Neural-Network-p5 icon indicating copy to clipboard operation
Neural-Network-p5 copied to clipboard

Sigmoid derivative in nn.js

Open funderburkjim opened this issue 7 years ago • 3 comments

As I read it, your formula for the derivative of the sigmoid function is wrong in nn.js. You have

NeuralNetwork.dSigmoid = function(x) {
  return x * (1 - x);
}

but it should be

NeuralNetwork.dSigmoid = function(x) {
  var y = NeuralNetwork.sigmoid(x);
  return y* (1 - y);
}

Reference

The style and substance of your 'Coding Train' material is very enjoyable. 👍 Thank you.

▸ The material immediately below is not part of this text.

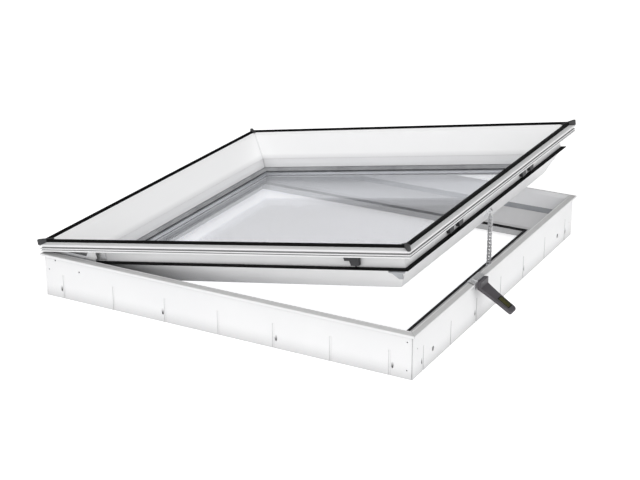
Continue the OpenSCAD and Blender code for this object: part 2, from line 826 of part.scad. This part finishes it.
// Side view of the sensor: a block at the rim and an arm that slopes away
function sensor_side() = let (
        c = cos(sensor_slope),
        s = sin(sensor_slope),
        top = [sensor_a + sensor_deep, sensor_root_z],
        tip = [top[0] + sensor_len * c, top[1] - sensor_len * s])
    concat(
        [[sensor_a, sensor_top_z - 1], [sensor_a + 1, sensor_top_z], [top[0] - 1.5, sensor_top_z],
         [top[0], sensor_top_z - 1.5], top],
        arc([tip[0] - s * sensor_t / 2, tip[1] - c * sensor_t / 2], sensor_t / 2,
            90 - sensor_slope, -90 - sensor_slope, 8),
        [[top[0] - s * sensor_t - 2, top[1] - c * sensor_t], [sensor_a, top[1] - c * sensor_t + 2]]);

module sensor_plan() {
    tip_a = sensor_a + sensor_deep + sensor_len * cos(sensor_slope);
    half = sensor_w / 2;
    tip_half = sensor_tip_w / 2;
    r = 12;
    polygon([for (p = concat(
        [[-half, sensor_a - 5], [-half, sensor_a + sensor_deep], [-half + 2.5, sensor_a + sensor_deep + 12],
         [-tip_half - 1, sensor_a + sensor_deep + 40]],
        arc([-tip_half + r, tip_a - r + 2.5], r, 180, 90, 8),
        arc([tip_half - r, tip_a - r + 2.5], r, 90, 0, 8),
        [[tip_half + 1, sensor_a + sensor_deep + 40], [half - 2.5, sensor_a + sensor_deep + 12],
         [half, sensor_a + sensor_deep], [half, sensor_a - 5]])) [p[0], -p[1]]]);
}

// Flat on the sensor's sloping face: y runs down the arm, z outwards
module on_sensor() {
    translate([0, -sensor_a - sensor_deep, sensor_root_z])
        rotate([sensor_slope, 0, 0]) scale([1, -1, 1]) children();
}

module sensor_body() {
    color(DARK) sensor_place() difference() {
        intersection() {
            bar(sensor_side(), -sensor_w, sensor_w);
            linear_extrude(far) sensor_plan();
        }
        on_sensor() translate([-bezel_w / 2 + 3, bezel_at, -bezel_t]) cube([bezel_w, bezel_l, bezel_t + 5]);
    }
}

module sensor_bezel() {
    color(BLACK) sensor_place() on_sensor() difference() {
        translate([-bezel_w / 2 + 3, bezel_at, -bezel_t]) cube([bezel_w, bezel_l, bezel_t]);
        translate([-bezel_w / 2 + 3 + pad_margin, bezel_at + pad_margin, -0.8])
            cube([bezel_w - 2 * pad_margin, bezel_l - 2 * pad_margin, 5]);
    }
}

module sensor_pad() {
    color([0.33, 0.35, 0.12]) sensor_place() on_sensor()
        translate([-bezel_w / 2 + 3 + pad_margin, bezel_at + pad_margin, -0.8])
            cube([bezel_w - 2 * pad_margin, bezel_l - 2 * pad_margin, 0.8]);
}

// ---------------------------------------------------------------- parts

base_rail(FRONT);  // base_rail_front
base_rail(RIGHT);  // base_rail_right
base_rail(BACK);  // base_rail_back
base_rail(LEFT);  // base_rail_left
base_seal();
sealing_strip();
duct_cover();
duct_cover_screws();
hinge_base_leaf(FRONT);  // hinge_base_leaf_front
hinge_base_leaf(BACK);  // hinge_base_leaf_back
hinge_pin(FRONT);  // hinge_pin_front
hinge_pin(BACK);  // hinge_pin_back
hinge_base_screws();
drive_housing();
drive_end_cap(drive_y0, -1);  // drive_end_cap_front
drive_end_cap(drive_y0 + drive_len, 1);  // drive_end_cap_back
drive_motor();
drive_gearbox();
drive_sprocket();
chain_outer_plates();
chain_inner_plates();
chain_rollers();
chain_pins();
sensor_clip();
sensor_body();
sensor_bezel();
sensor_pad();
sash_rail(FRONT);  // sash_rail_front
sash_rail(RIGHT);  // sash_rail_right
sash_rail(BACK);  // sash_rail_back
sash_rail(LEFT);  // sash_rail_left
glazing_bead(FRONT);  // glazing_bead_front
glazing_bead(RIGHT);  // glazing_bead_right
glazing_bead(BACK);  // glazing_bead_back
glazing_bead(LEFT);  // glazing_bead_left
outer_pane();
inner_pane();
spacer_bar();
edge_seal();
glazing_gasket();
glazing_seat();
setting_blocks();
top_gasket();
gasket_corner(FRONT);  // gasket_corner_1
gasket_corner(RIGHT);  // gasket_corner_2
gasket_corner(BACK);  // gasket_corner_3
gasket_corner(LEFT);  // gasket_corner_4
lower_gasket();
hinge_sash_leaf(FRONT);  // hinge_sash_leaf_front
hinge_sash_leaf(BACK);  // hinge_sash_leaf_back
hinge_sash_screws();
chain_bracket();
chain_lug();
chain_bracket_pin();
chain_bracket_screws();
guide_wedge(FRONT, in_a + 45);  // guide_wedge_front
guide_wedge(BACK, -in_a - 45);  // guide_wedge_back
dome_clips();
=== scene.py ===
import bpy, bmesh, json, math
from mathutils import Matrix, Vector

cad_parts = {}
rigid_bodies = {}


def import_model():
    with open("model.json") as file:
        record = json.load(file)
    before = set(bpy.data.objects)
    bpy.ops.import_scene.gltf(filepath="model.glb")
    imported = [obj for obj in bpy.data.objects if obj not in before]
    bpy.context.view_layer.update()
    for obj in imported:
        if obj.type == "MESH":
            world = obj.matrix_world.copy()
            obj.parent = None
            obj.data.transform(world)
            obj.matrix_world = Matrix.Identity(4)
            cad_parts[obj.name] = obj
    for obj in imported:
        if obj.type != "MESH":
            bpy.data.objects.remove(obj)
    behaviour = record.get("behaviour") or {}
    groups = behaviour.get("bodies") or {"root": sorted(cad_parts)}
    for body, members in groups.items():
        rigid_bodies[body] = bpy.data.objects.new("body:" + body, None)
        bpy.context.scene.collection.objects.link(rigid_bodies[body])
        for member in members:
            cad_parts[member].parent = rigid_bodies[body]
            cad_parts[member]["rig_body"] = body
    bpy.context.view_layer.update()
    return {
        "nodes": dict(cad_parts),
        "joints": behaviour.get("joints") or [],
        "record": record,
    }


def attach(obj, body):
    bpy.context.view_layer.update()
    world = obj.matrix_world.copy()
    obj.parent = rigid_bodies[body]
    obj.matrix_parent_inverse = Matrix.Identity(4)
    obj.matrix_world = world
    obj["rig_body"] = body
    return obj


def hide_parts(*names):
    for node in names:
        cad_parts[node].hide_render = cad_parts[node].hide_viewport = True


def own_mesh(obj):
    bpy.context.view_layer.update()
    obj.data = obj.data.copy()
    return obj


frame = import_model()
nodes = frame["nodes"]

# ------------------------------------------------------------------ measures

OPEN = math.radians(9.88)          # the sash's angle at rest
TOP_OVER_HINGE = 0.0353            # the sash's top edge above the hinge axis, closed
HINGE = None
for j in frame["joints"]:
    if j["name"] == "sash_hinge":
        HINGE = Vector(j["pos_m"])
SASH_TOP = HINGE.z + TOP_OVER_HINGE

# where the sash's inner reveal is painted brighter, as painted light, in the sash's own frame
LIT_REVEAL_LEAN = 0.62                 # how far it leans inwards for each metre down
LIT_REVEAL_EDGE = (0.696, 0.700)       # half width at the top edge: inside, outside
LIT_REVEAL_FOOT = (-0.10, -0.08)       # where it fades out below

GLASS_IOR = 1.27                   # set for how much the panes mirror

# light, stage and camera
SUN_ENERGY = 2.20
SUN_SPREAD = 100                   # degrees: wide, so that its shadows are soft
SUN_DIRECTION = (-0.458, 0.586, -0.669)
DOME_BY_HEIGHT = (0.10, 0.95, 1.0, 0.80)
DOME_BY_DEPTH = (-0.5, 0.7, 0.38, 0.22)
FLOOR_GLOW = 0.54
FLOOR_RADIUS = 14.0
FLOOR_DROP = 0.0005
CAMERA_AZIMUTH = 28.601            # degrees from the front, towards the right side
CAMERA_HEIGHT = 21.611             # degrees above the level
CAMERA_ROLL = -0.144
CAMERA_DISTANCE = 5.897
CAMERA_SHIFT_UP = 0.085
CAMERA_SHIFT_LEFT = 0.0026
CAMERA_LENS = 89.43
CAMERA_SENSOR = 36
CAMERA_FAR = 60


# ------------------------------------------------------------------ materials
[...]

funderburkjim avatar Jan 07 '18 21:01 funderburkjim

In order that the train method works properly with the sigmoid activation function and the corrected dSigmoid , two lines in the train method need to be changed.

old: 
var gradient_output = Matrix.map(outputs, this.derivative);
var gradient_hidden = Matrix.map(hidden_outputs, this.derivative);

new:
var gradient_output = Matrix.map(output_inputs, this.derivative);
var gradient_hidden = Matrix.map(hidden_inputs, this.derivative);

This is tricky. Your original code gave the correct answer with a sigmoid activation function, but would, I think fail with the tanh activation function; this is because the relation between the sigmoid function and its derivative is different than that between the tanh function and its derivative.

funderburkjim avatar Jan 08 '18 05:01 funderburkjim

Some other small suggestions:

  1. To test out the above, I used the 'copy' method of NeuralNetwork. In the course of this, I noticed error at line 59: this.lr = this.lr which should be this.lr = nn.lr.

  2. Your naming of variables follows those of the Book quite closely except at one point in train. You use variable names output_inputs and outputs where the book uses names final_inputs and final_outputs. It would make it slightly easier to compare your code to the book if you used the book variable names here also.

  3. At lines 77,78 of nn.js, you use the randomize method from the Matrix object in matrix.js.

this.wih.randomize();
    this.who.randomize();

Matrix.randomize() uses a function uses a function from p5.js:

this.matrix[i][j] = randomGaussian();

To follow the book more closely, I replaced this (in nn.js) with

      this.wih.nn_randomize_uniform(-0.5,0.5);
      this.who.nn_randomize_uniform(-0.5,0.5);

and added the method nn_randomize_uniform in matrix.js:

Matrix.prototype.nn_randomize_uniform(min,max) {
	// Written for nn.js  (ejf)
	// This follows the book.
	// Note: Alternatively, p.133 'Optional: More Sophisticated Weights'
 	for (var i=0;i<this.rows;i++) {
	    for (var j=0;j<this.cols;j++) {
		this.matrix[i][j] = (Math.random() * (max - min))  + min;
	    }
	}
     }

This has the virtue of following the book's default method, and also removing the dependence of nn.js on p5.js.

Hope you don't mind these minor nitpicks!

funderburkjim avatar Jan 08 '18 05:01 funderburkjim

This is wonderful, thank you so much for this detailed set of comments! I'm in the process of creating the video tutorials that correspond to this code so I'll work on adding these in as I go!

shiffman avatar Jan 10 '18 18:01 shiffman